More often than not, it is politicians from marginalized backgrounds, crucial to the diversity of our government, who feel the pressure to take on these positions, out of financial need or a desire to build wealth for their families now that they are in a position to do so. Unlike white politicians, who are more likely to come from moneyed backgrounds, for example, politicians of color often don’t have as much luxury to pick and choose what jobs they’d like to take on.


What constituents can do to hold politicians accountable

As constituents, we can raise the bar going forward and redefine what is acceptable for politicians looking to enter the private sector. Politicians have the responsibility of taking these words to heart and behaving ethically when the people they govern can’t hold them accountable. 

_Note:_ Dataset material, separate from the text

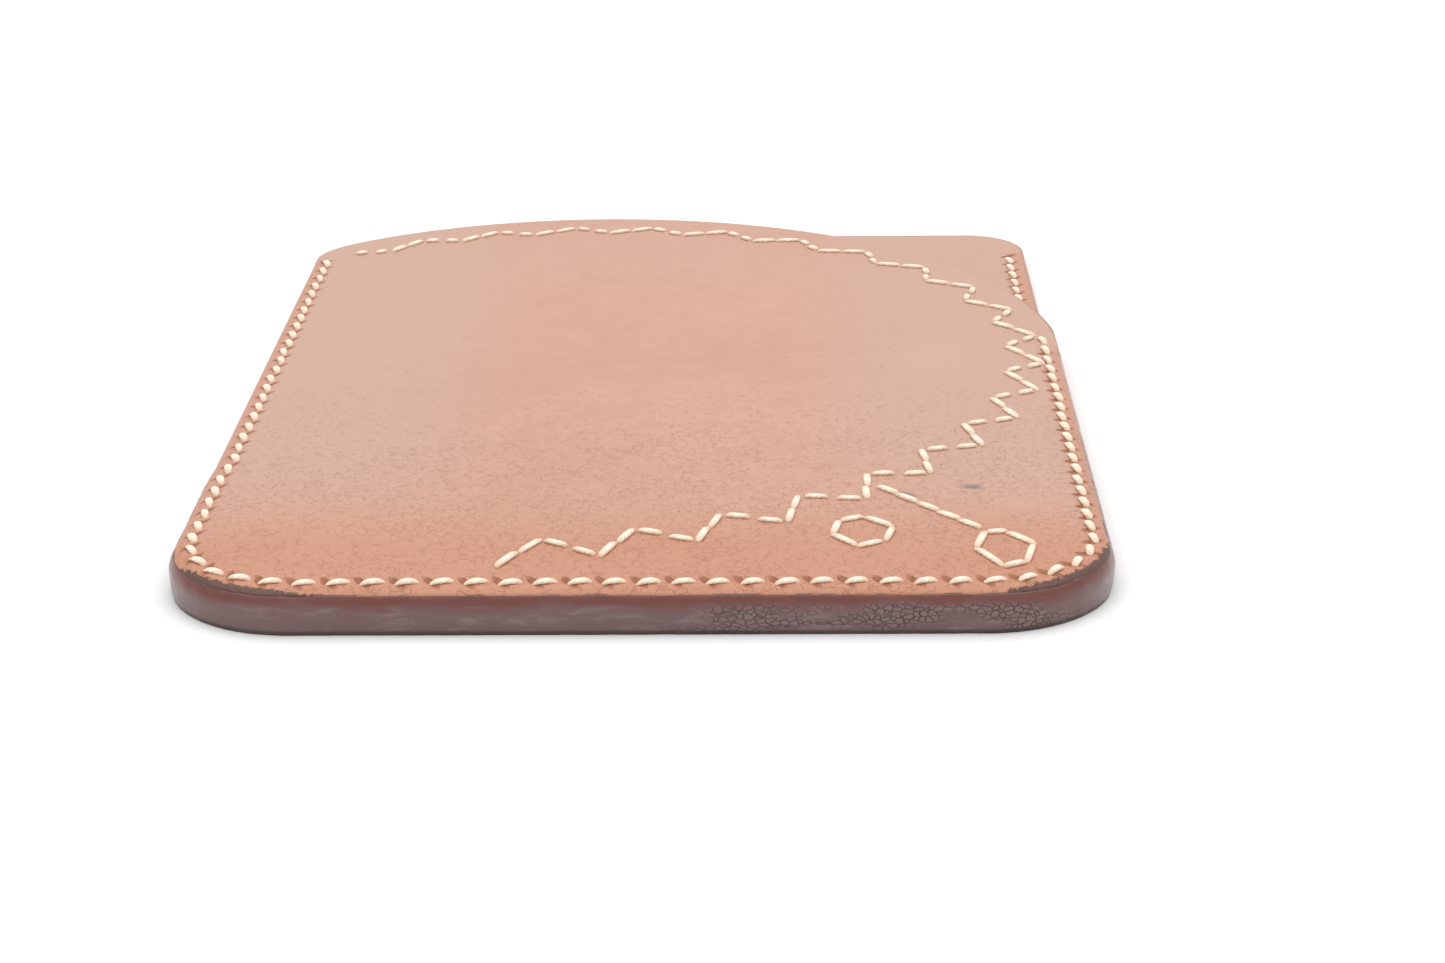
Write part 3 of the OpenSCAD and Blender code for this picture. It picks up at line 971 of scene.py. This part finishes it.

“Even in cases like Yellen’s, where she was nominated to her position by other politicians instead of being elected into office, we still have the power to hold politicians accountable,” Abiram said. “If there was a situation where the person appointed was harming the country, it would be important to hold the person who appointed them accountable when it comes time for re-election.”

When we no longer accept million-dollar speaking fees and the revolving door as unfortunate necessities, we can make bold reforms necessary to diminish corporate influence in politics and create a government that listens to people rather than money.